## What the exercise asks:
Below are the records; collect from them each line containing the string "materials".

## BEGIN Records for processing

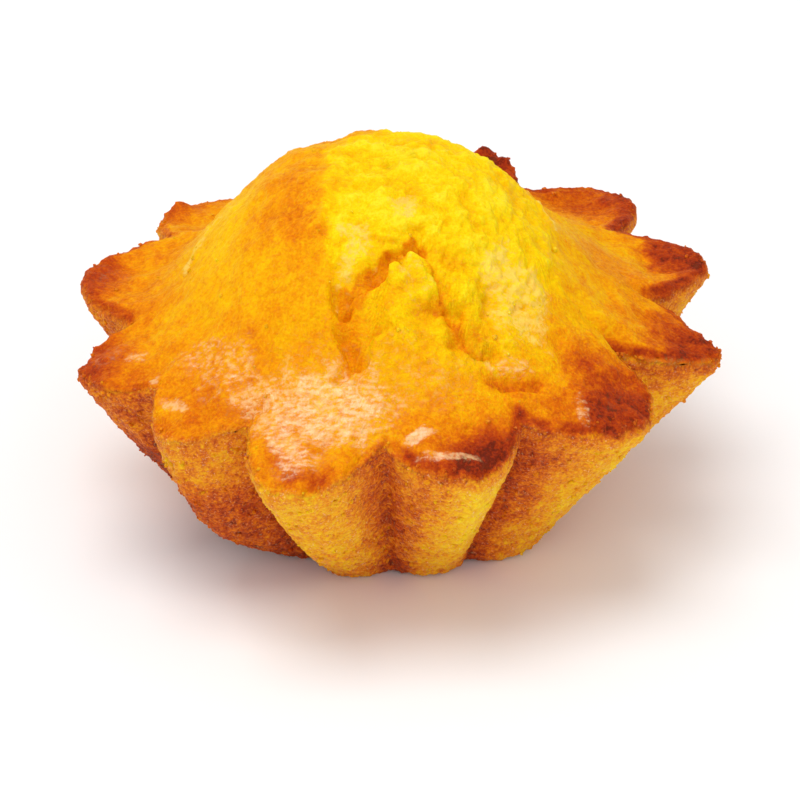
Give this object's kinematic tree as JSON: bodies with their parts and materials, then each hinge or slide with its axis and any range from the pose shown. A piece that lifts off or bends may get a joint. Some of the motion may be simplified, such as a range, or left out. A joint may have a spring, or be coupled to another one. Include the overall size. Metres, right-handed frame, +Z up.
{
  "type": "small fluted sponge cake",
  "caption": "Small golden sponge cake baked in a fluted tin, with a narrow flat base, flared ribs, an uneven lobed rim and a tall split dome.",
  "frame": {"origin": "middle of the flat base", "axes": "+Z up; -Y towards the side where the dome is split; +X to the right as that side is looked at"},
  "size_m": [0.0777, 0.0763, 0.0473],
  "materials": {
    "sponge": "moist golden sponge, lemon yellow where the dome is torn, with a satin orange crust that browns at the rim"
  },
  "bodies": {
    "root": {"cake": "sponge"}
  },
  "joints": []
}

## END Records for processing
## BEGIN Records for processing

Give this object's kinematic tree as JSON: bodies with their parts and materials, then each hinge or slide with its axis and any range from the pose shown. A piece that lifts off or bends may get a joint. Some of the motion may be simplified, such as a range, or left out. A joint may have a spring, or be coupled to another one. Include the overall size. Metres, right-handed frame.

## END Records for processing
## BEGIN Records for processing

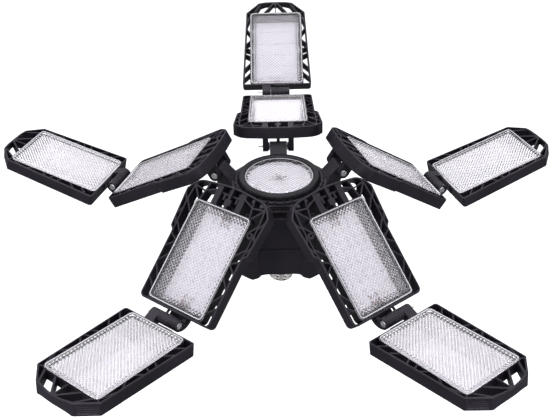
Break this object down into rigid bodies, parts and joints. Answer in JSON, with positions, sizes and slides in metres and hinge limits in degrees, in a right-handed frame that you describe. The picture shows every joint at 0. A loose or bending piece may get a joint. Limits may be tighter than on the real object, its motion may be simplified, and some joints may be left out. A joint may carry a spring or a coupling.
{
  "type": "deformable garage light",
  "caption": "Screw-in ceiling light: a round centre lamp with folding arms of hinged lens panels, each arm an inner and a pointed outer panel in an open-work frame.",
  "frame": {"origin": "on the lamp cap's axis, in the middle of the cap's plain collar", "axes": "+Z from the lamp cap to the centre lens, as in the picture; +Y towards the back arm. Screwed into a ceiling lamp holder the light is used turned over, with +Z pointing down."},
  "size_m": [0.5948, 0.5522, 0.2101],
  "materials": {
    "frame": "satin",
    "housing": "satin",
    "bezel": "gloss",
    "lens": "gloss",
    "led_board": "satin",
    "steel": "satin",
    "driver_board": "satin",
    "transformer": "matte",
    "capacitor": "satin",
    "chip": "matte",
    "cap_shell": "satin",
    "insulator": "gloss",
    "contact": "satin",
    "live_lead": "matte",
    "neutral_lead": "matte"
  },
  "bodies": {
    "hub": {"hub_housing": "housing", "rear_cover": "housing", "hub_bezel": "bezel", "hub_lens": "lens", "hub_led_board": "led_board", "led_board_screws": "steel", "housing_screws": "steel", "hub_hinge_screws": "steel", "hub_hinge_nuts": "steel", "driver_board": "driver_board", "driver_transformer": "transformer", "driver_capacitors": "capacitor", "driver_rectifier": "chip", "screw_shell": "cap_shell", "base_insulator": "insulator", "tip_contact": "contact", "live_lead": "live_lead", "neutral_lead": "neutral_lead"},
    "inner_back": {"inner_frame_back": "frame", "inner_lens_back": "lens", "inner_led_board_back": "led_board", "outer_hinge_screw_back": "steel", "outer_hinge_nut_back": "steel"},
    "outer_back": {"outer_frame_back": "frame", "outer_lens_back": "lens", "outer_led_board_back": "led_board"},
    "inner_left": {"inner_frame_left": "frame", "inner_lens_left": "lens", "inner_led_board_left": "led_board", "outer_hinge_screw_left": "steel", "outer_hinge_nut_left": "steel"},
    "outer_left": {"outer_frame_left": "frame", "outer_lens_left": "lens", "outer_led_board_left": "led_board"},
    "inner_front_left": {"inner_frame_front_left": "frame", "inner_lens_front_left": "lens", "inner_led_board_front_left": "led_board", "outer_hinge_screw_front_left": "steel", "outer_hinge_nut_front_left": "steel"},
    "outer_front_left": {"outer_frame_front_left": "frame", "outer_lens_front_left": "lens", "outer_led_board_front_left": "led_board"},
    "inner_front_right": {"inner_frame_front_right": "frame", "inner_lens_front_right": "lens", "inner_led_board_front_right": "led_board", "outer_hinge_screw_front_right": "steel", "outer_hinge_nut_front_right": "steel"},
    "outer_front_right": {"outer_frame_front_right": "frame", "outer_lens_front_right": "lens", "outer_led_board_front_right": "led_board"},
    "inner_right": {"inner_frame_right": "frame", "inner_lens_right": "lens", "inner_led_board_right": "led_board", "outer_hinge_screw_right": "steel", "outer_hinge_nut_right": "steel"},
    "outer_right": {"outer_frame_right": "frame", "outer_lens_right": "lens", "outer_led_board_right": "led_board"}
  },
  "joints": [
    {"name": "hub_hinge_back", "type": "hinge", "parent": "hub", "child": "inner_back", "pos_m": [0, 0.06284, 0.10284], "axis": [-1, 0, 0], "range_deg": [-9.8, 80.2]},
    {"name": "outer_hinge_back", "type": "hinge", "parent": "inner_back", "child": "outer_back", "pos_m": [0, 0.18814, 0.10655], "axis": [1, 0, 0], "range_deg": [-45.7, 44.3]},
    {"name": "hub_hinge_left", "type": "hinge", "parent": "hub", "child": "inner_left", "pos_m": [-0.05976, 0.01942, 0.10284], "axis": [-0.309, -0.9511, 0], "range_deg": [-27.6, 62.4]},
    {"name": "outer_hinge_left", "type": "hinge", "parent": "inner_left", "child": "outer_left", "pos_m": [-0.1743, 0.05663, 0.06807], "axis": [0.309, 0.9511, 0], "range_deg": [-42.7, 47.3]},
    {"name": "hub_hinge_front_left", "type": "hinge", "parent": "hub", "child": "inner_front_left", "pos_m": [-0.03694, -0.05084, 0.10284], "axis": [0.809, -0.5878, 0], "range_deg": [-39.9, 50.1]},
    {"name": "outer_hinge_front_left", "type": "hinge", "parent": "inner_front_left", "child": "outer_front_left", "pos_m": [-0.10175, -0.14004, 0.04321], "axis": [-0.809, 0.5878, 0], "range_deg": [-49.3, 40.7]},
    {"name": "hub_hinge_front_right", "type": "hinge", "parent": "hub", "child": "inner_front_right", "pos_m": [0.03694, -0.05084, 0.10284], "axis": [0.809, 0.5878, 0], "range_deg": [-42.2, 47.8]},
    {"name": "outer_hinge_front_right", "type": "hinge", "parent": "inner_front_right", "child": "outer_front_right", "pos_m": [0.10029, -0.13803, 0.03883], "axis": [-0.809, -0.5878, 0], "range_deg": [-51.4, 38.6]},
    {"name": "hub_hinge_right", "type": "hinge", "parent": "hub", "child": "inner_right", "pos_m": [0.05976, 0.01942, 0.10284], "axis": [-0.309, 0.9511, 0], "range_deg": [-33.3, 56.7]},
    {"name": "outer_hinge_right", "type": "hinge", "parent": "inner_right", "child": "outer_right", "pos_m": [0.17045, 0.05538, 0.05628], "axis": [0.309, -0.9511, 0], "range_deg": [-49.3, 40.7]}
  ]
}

## END Records for processing

## Output of the exercise:
Give this object's kinematic tree as JSON: bodies with their parts and materials, then each hinge or slide with its axis and any range from the pose shown. A piece that lifts off or bends may get a joint. Some of the motion may be simplified, such as a range, or left out. A joint may have a spring, or be coupled to another one. Include the overall size. Metres, right-handed frame, +Z up.
  "materials": {
Give this object's kinematic tree as JSON: bodies with their parts and materials, then each hinge or slide with its axis and any range from the pose shown. A piece that lifts off or bends may get a joint. Some of the motion may be simplified, such as a range, or left out. A joint may have a spring, or be coupled to another one. Include the overall size. Metres, right-handed frame.
  "materials": {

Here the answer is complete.